GIVEN EXERCISE. Starting at the line that has "obj.matrix_world = Matrix.Identity(4)" and stopping after the line that has "cad_box = object_bounds()", reproduce the listing below exactly; omit everything else.

ITEMS.
· · ·

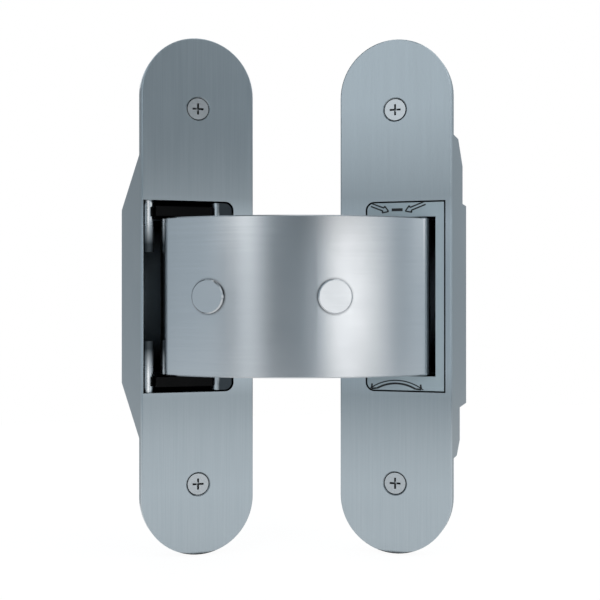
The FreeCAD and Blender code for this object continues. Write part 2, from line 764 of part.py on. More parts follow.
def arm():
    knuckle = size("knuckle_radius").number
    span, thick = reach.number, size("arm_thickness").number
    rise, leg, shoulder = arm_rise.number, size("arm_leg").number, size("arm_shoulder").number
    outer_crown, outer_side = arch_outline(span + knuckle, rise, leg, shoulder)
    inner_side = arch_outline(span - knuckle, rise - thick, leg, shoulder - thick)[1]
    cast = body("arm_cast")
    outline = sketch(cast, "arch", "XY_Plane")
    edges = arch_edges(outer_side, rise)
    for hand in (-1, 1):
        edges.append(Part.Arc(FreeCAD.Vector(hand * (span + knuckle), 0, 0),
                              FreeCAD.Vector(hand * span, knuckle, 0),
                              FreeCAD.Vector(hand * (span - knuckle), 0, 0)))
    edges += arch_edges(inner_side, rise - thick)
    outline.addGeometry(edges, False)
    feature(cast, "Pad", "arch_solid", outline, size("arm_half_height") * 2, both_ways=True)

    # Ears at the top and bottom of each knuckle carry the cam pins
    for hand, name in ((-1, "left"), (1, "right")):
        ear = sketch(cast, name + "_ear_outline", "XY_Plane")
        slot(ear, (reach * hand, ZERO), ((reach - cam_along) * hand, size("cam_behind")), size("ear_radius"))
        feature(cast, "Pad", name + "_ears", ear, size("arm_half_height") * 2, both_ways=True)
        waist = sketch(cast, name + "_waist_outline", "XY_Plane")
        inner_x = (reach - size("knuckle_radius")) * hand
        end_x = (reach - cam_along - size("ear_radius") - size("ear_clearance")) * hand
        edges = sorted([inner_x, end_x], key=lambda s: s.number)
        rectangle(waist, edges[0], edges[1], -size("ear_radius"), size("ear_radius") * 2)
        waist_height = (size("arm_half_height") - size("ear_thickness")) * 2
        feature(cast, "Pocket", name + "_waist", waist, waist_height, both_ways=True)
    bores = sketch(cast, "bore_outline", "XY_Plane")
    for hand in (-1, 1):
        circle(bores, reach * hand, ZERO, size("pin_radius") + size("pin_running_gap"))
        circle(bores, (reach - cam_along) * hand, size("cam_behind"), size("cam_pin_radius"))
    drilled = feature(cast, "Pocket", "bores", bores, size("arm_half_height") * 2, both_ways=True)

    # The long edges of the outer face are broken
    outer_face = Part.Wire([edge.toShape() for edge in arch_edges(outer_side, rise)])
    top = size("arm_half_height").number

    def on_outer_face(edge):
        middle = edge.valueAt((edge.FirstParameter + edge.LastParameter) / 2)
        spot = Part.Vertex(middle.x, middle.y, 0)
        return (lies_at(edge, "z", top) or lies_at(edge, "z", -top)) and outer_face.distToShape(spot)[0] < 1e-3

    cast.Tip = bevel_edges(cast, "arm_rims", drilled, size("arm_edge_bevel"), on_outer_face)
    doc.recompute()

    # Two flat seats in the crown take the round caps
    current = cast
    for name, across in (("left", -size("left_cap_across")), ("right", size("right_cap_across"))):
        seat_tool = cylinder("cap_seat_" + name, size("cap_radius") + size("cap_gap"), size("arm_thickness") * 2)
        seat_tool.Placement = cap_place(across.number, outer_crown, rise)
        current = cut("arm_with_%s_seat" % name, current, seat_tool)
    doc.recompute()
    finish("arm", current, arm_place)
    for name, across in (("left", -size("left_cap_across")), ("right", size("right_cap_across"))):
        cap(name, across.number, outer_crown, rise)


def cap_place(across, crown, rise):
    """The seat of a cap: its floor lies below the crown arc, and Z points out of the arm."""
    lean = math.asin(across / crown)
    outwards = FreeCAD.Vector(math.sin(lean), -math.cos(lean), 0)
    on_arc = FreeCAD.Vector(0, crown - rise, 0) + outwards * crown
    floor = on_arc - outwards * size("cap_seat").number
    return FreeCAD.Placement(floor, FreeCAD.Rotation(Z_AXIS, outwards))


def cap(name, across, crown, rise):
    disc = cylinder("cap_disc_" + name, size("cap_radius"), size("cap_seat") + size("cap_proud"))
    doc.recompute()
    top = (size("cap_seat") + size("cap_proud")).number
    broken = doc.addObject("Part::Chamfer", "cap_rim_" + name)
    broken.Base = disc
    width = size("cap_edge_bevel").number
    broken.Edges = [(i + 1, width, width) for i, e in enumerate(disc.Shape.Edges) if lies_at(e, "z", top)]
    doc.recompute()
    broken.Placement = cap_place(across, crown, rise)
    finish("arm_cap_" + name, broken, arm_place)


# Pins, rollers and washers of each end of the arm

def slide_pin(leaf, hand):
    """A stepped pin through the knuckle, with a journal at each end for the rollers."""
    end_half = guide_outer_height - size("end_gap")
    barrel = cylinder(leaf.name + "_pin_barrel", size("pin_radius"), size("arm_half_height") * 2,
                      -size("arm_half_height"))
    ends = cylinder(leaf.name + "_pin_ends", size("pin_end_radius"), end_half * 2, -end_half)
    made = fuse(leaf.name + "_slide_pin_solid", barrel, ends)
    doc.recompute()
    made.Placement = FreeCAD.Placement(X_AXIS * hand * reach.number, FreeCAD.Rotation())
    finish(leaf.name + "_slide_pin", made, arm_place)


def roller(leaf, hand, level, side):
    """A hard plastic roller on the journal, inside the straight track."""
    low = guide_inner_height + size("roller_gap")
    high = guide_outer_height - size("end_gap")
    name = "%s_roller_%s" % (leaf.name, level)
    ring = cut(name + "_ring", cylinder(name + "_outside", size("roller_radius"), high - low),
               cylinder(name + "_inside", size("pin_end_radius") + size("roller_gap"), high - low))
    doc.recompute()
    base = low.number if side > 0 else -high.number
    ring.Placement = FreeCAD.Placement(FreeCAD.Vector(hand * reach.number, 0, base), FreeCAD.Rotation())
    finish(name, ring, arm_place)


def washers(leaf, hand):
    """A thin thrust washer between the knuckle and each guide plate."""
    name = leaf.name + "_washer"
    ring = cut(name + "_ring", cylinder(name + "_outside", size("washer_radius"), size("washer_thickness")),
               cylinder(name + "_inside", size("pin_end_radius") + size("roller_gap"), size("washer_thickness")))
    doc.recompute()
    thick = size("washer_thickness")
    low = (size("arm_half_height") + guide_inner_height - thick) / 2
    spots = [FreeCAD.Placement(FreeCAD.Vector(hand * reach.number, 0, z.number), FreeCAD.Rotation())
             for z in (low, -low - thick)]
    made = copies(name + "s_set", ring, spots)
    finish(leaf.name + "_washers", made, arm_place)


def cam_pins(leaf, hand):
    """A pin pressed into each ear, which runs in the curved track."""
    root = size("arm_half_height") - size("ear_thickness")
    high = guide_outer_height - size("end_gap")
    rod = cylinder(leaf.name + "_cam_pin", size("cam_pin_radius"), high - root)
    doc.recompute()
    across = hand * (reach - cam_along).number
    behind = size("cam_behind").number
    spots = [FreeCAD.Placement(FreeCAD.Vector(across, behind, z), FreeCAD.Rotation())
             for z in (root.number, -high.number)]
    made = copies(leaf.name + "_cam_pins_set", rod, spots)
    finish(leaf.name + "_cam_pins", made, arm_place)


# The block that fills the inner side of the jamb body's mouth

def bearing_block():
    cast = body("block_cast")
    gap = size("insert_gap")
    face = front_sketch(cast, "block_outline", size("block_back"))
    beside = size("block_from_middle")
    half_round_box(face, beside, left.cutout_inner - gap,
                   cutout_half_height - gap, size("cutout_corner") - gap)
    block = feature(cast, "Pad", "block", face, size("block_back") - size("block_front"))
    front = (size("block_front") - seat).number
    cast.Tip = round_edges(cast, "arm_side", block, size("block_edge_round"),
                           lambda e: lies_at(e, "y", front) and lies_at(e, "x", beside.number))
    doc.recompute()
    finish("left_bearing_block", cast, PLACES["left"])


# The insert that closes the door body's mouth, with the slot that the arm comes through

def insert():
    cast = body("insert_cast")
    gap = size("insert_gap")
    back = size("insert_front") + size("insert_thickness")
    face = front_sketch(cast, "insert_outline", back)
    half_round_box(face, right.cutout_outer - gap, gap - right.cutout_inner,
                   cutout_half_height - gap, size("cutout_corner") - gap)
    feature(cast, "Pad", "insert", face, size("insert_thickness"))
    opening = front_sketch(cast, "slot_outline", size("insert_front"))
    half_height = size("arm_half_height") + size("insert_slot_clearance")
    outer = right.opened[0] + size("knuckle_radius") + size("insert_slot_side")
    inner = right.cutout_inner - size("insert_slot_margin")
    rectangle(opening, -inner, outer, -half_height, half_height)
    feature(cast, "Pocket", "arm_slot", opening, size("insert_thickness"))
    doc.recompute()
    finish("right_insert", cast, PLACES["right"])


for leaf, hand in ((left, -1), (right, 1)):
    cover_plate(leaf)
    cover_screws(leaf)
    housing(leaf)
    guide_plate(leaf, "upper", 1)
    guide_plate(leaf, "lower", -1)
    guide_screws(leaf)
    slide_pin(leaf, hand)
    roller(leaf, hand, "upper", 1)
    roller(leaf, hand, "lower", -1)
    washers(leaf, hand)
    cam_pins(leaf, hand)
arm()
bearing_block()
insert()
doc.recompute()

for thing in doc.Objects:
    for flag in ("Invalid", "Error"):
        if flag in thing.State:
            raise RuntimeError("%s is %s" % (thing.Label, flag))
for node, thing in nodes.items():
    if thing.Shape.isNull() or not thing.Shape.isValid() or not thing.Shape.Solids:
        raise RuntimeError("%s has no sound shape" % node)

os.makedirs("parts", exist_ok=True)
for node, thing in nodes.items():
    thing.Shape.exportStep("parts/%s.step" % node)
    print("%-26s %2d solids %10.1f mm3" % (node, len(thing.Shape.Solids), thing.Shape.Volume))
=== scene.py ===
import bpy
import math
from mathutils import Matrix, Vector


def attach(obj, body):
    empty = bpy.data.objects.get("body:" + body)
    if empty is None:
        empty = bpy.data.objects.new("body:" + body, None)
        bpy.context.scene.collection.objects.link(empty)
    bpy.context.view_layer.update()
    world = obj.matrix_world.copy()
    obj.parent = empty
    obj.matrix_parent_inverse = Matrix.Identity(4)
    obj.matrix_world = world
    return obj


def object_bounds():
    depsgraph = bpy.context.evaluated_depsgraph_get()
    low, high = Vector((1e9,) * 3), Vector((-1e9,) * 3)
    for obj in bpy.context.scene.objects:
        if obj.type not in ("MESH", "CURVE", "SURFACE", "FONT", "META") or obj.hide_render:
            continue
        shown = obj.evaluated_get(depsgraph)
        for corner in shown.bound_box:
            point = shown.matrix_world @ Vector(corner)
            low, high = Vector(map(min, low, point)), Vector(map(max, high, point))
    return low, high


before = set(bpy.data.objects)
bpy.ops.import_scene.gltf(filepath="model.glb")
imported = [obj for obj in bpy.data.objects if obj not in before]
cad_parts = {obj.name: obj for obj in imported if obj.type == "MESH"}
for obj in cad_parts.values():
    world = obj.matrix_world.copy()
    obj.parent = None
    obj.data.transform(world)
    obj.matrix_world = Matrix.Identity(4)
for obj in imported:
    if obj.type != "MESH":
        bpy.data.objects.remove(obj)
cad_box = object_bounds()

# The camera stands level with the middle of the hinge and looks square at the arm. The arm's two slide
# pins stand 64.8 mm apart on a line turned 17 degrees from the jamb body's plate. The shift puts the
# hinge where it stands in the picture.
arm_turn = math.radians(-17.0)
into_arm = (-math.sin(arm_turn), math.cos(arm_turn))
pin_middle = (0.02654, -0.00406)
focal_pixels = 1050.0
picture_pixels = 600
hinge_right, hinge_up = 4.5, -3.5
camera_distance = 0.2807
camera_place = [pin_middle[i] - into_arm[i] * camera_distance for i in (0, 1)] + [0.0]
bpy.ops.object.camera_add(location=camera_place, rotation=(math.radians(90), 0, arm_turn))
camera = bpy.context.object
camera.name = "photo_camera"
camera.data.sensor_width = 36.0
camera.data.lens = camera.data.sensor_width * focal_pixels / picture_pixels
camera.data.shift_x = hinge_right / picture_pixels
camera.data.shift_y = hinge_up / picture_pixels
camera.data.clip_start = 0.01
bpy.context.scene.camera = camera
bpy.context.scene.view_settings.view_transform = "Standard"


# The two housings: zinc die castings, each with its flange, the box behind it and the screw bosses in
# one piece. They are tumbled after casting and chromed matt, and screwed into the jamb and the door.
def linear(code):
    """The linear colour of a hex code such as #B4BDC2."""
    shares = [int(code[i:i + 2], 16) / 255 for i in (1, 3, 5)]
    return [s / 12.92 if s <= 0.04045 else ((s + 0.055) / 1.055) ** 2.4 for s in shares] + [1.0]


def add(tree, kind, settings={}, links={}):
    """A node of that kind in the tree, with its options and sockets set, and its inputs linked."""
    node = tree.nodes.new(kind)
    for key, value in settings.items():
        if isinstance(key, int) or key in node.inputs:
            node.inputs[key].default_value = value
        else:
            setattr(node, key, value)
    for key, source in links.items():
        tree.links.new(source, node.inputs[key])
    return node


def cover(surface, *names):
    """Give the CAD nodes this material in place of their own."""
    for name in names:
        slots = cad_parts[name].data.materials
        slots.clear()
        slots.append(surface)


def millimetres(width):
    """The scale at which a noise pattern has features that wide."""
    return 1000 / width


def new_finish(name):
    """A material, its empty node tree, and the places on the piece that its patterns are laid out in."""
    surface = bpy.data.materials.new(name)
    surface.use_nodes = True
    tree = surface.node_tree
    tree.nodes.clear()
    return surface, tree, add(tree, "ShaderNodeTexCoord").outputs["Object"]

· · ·

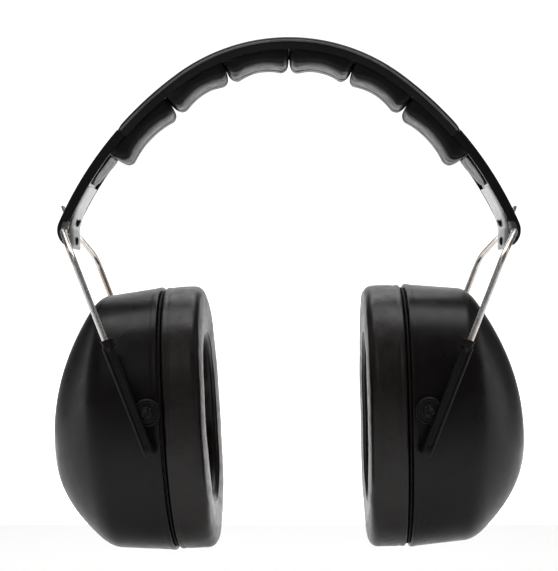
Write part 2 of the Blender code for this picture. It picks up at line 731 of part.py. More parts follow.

· · ·

SOLVED PROBLEM.
    obj.matrix_world = Matrix.Identity(4)
for obj in imported:
    if obj.type != "MESH":
        bpy.data.objects.remove(obj)
cad_box = object_bounds()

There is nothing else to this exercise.